U.S. Sen. Sam Brownback, R-Kan., said Tuesday that he hopes the fight over abortion will end up killing Democratic attempts to pass health care reform.
“If the issue of abortion funding brings down this bill, it will be a victory for the cause of protecting innocent human life,” Brownback said in an opinion piece that was posted on the Politico web site.
Last week, Brownback was part of a “prayercast” conducted by the Family Research Council in opposition to the bill.
The Senate is poised to approve its health care bill this week, while the House approved one in November. The two versions would have to be resolved by a House-Senate conference committee before a final bill could go to President Barack Obama.
The House version contains stricter abortion language in which insurers would be prohibited from offering coverage for abortions to anyone who receives a federal subsidy to buy a private health insurance plan on a new marketplace, called an exchange.

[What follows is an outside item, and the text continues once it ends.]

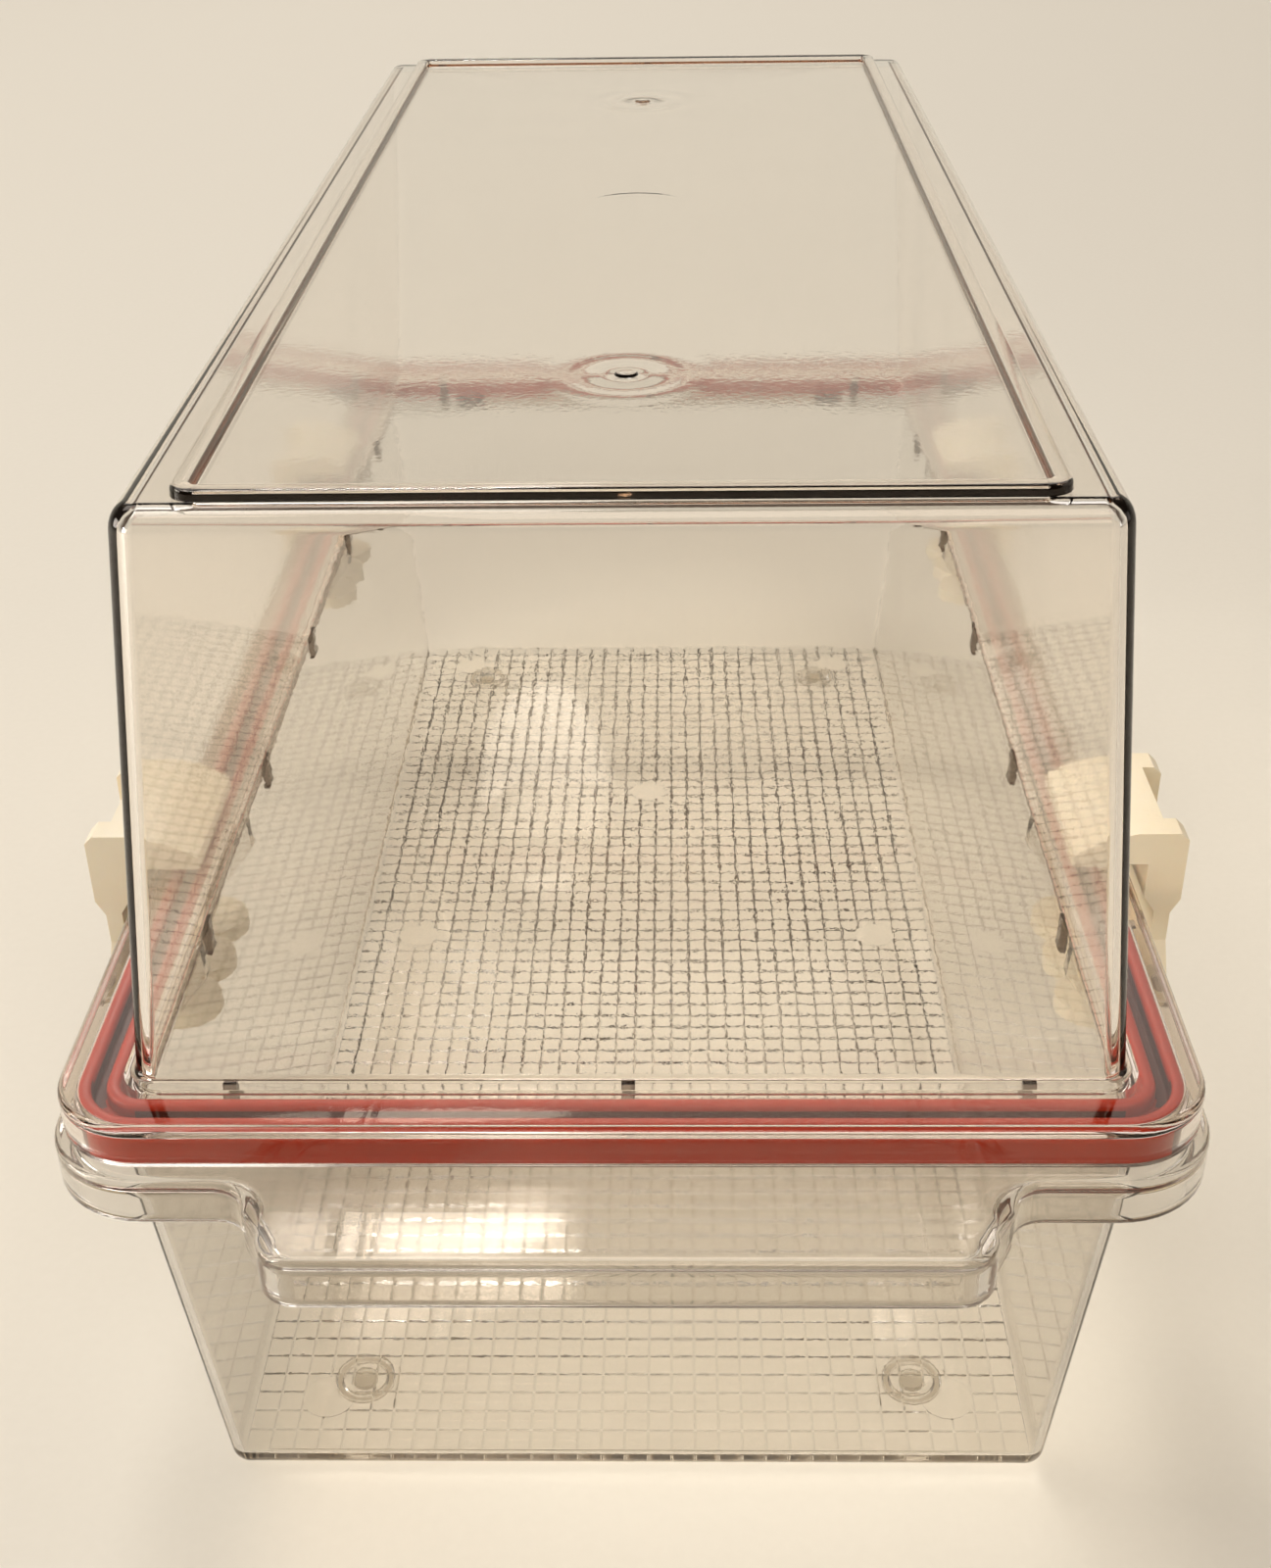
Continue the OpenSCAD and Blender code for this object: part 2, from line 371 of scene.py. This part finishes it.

Under the Senate bill, women who receive a subsidy for policies that cover abortion could keep that coverage but must pay a separate premium for the abortion coverage. States also could decide that no plans including abortion coverage could be allowed on the exchange in their state.
But Brownback said that while states may have the ability to opt out, taxpayers in those states “would still see their federal tax dollars fund elective abortions in other states.”
He said the arguments over abortion may doom the bill because some Democrats believe the House abortion language is too strict, while others say they can’t support reform without those provisions.
“Since the Democrats are working with a thin margin of support for the bill in the House, it is just possible that the attempt to use health care reform to force taxpayer funding for abortion will end up killing the bill,” Brownback said.
The bills would require nearly all citizens to have insurance and provide subsidies to help lower-income people purchase coverage. Insurance companies would be prohibited from denying coverage to people with pre-existing health conditions.
In his weekly address last week, Obama urged passage of reform legislation, saying it will reduce the cost of health care and strengthen Medicare.
In addition, he said, the proposals “represent the toughest measures we’ve ever taken to hold the insurance industry accountable.”